These are just my class notes from the Rhetoric Class I’m taking. You are more than welcome to read them, but know that they’re simply notes, rather than a creative thoughtful insightful writing. Notes that I’m adding to my compost heap.
Tropes are any sort of figurative or evocative language
Examples of Tropes:
Allusion– Reference to another artistic work, person, place or idea well known to the audience in order to use its message or characteristics to illustrate the author’s message.
“Until the latest of our world conflicts, the United States had no armaments industry. American makers of plowshares could, with time and as required, make swords as well.”
—Dwight D. Eisenhower, ‘Farewell Address to the Nation,’ January 17, 1961. Eisenhower warns against the “military-industrial complex.” The reference is to the Biblical prophets Isaiah and Joel; the latter urges the nations to beat their plowshares into swords (Isaiah 2:4; Joel 3:10). The phrase’s long Old-Testament history subtly reinforces the idea that a standing army is a relatively new innovation.
Metaphor – The use of a word or phrase to symbolically represent another word or concept in order to highlight the similarities between them.
Variations on sentence structure.
Examples of Schemes:
Parallelism – A pairing (or grouping of several) related words, phrases, or sentences with the same or similar grammatical structure.
“We can not dedicate — we can not consecrate — we can not hallow — this ground.”
—Abraham Lincoln, ‘Gettysburg Address,’ November 19, 1863
Anaphora – A form of parallelism, anaphora refers to the repetition of words at the beginning of successive clauses in a sentence. Such insistent repetition leds emphasis and builds momentum.

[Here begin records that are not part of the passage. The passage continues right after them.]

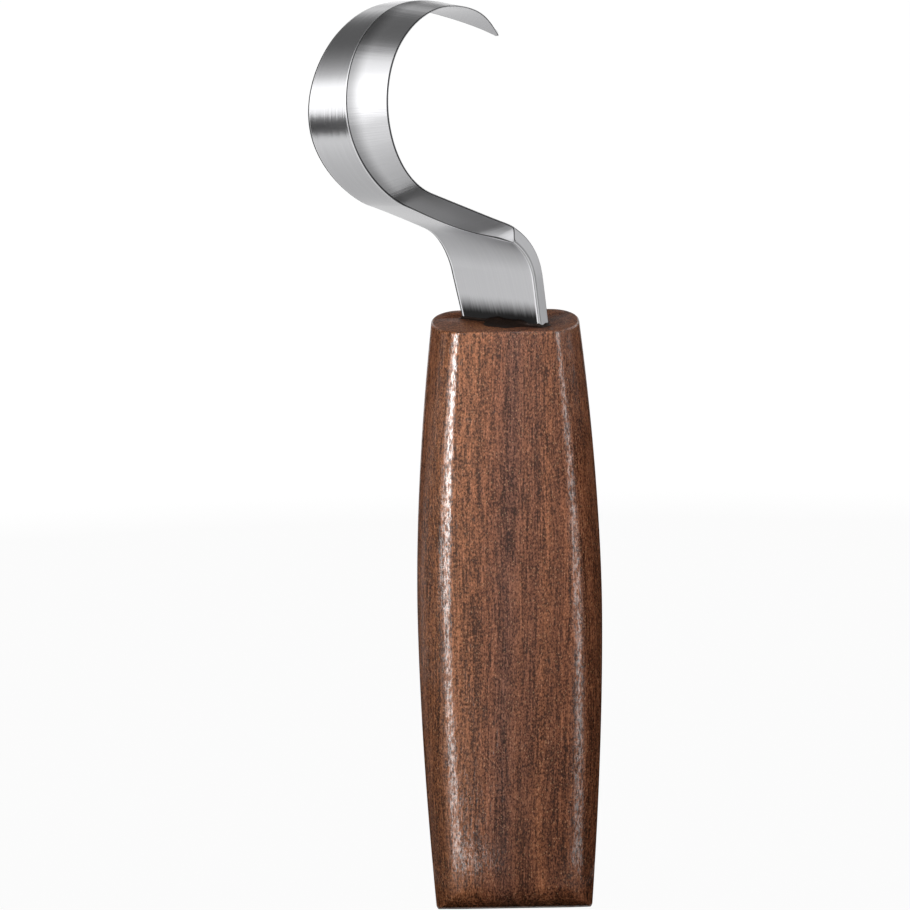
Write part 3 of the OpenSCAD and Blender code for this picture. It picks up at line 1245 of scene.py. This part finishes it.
@dataclass
class EpoxyBead:
    """The epoxy that was squeezed out of the slot and wiped round the shank at the neck.

    Lengths are in mm. In front it was pushed out into a smear.
    """

    corner: float = 0.3
    corner_points: int = 7
    long_points: int = 70
    short_points: int = 14
    width: float = 0.55
    width_ripple: float = 0.25
    height: float = 0.5
    height_ripple: float = 0.22
    skirt: float = 0.14
    overlap: float = 0.04
    sunk: float = 0.08
    smear: float = 3.6
    smear_rise: float = 0.12
    smear_at: float = 1.4
    smear_half: float = 4.6
    waves: tuple[int, int] = (3, 24)
    seed: int = 7
    steps: int = 8

    def outline(self) -> tuple[np.ndarray, np.ndarray]:
        """Goes round the shank with rounded corners.

        Returns:
            The points, and their outward directions, both in the strip's own axes.
        """
        points, normals = [], []
        half_w, half_t = (side / 2 - self.corner for side in (SEAT.width, SEAT.thickness))
        order = ((1, 1), (-1, 1), (-1, -1), (1, -1))
        for i, (sx, sy) in enumerate(order):
            centre = np.array([sx * half_w, sy * half_t])
            start = 90 * i
            for a in np.radians(np.linspace(start, start + 90, self.corner_points)):
                normal = np.array([math.cos(a), math.sin(a)])
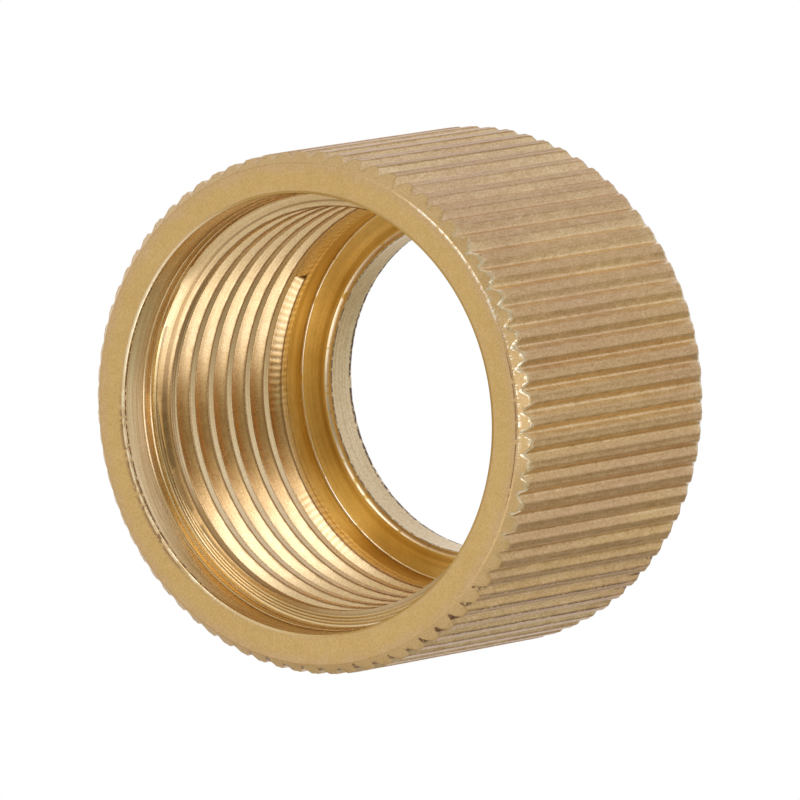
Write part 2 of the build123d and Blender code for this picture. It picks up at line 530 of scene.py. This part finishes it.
def lines_across(tree, across, pitch, run):
    """Tool lines with their pitch, and how far each runs round the nut, in millimetres."""
    return place_effect(tree, tool_lines, {"Across mm": across, "Pitch mm": pitch, "Run mm": run})["Line"]


# Bored brass: bright turned metal with fine lines round it, greyer close to the mouth, painted
# shade along the mouth's edge away from the light, a painted gold reflection on one side of the
# wall, and painted brown shade between the floor's rings and on the floor inside them
bored_finish, tree, metal = start_finish("bored_brass")
place = place_effect(tree, place_on_nut, {})
grain = place_effect(tree, matt_grain, {"Grain mm": 0.06, "Mottle mm": 0.5, "Seed": 12.0})
along = reckon(tree, "ADD", place["Height"], place["Radius"])
fine = lines_across(tree, along, 0.07, 5.0)
broad = lines_across(tree, along, 0.45, 9.0)
grey_zone = ramp(tree, place["Height"], overall_length / mm - 1.5, overall_length / mm - 1.1)
colour = tint(tree, grey_zone, (0.92, 0.73, 0.41), (0.87, 0.66, 0.36))
from_burr = turned_from(tree, place, 92)
on_edge = ramp(tree, place["Height"], overall_length / mm - 0.07, overall_length / mm - 0.05)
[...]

“We shall go on to the end, we shall fight in France, we shall fight on the seas and oceans, we shall fight with growing confidence and growing strength in the air, we shall defend our Island, whatever the cost may be, we shall fight on the beaches, we shall fight on the landing grounds, we shall fight in the fields and in the streets, we shall fight in the hills; we shall never surrender…”
—Winston Churchill, ‘We Shall Fight on the Beaches,’ June 4, 1940, House of Commons, arguing to Parliament and the British people that they must continue to confront the Nazi threat.
Patterns of Sound
Writing for speaking means paying special attention to the sound, cadence, and rhythm of words and phrases.
Alliteration – Repetition of consonant sounds, especially at the beginning of phrases.
Assonance – Repetition of vowel sounds.
“Why is mob murder permitted by a Christian nation? What is the cause of this awful slaughter? This question is answered almost daily—always the same shameless falsehood that ‘Negroes are lynched to protect womanhood.'”
— Ida B. Wells, ‘Lynching Our National Crime, Address at the National Negro Conference,’ 1909. The “aw” sounds in “awful” and “slaughter” echo a cry of pain. And the long “a” sounds in “daily,” “same,” and “shameless” feel drawn-out and weary, lamenting the violence and injustice that has been perpetuated for so long.
Sibilance – The word “sibilant” comes from a Latin root meaning “hissing.” Sibilance refers to the repetition of sibilant consonant sounds, like “s,” “sh,” “z,” and “j.”
“They have something to say to us in their death. They have something to say to every minister of the Gospel who has remained silent behind the safe security of stained-glass windows. They have something to say to every politician who has fed his constituents the stale bread of hatred and the spoiled meat of racism.”
—Martin Luther King Jr., ‘Eulogy for the Martyred Children,’ 1963. Here, the pronounced sibilance hisses, snakelike, and sometimes even spits (when paired with the plosive consonants “p” and “t”), suggesting to the listeners everything that is sneering, subtle, sinister, sneaky, or sly.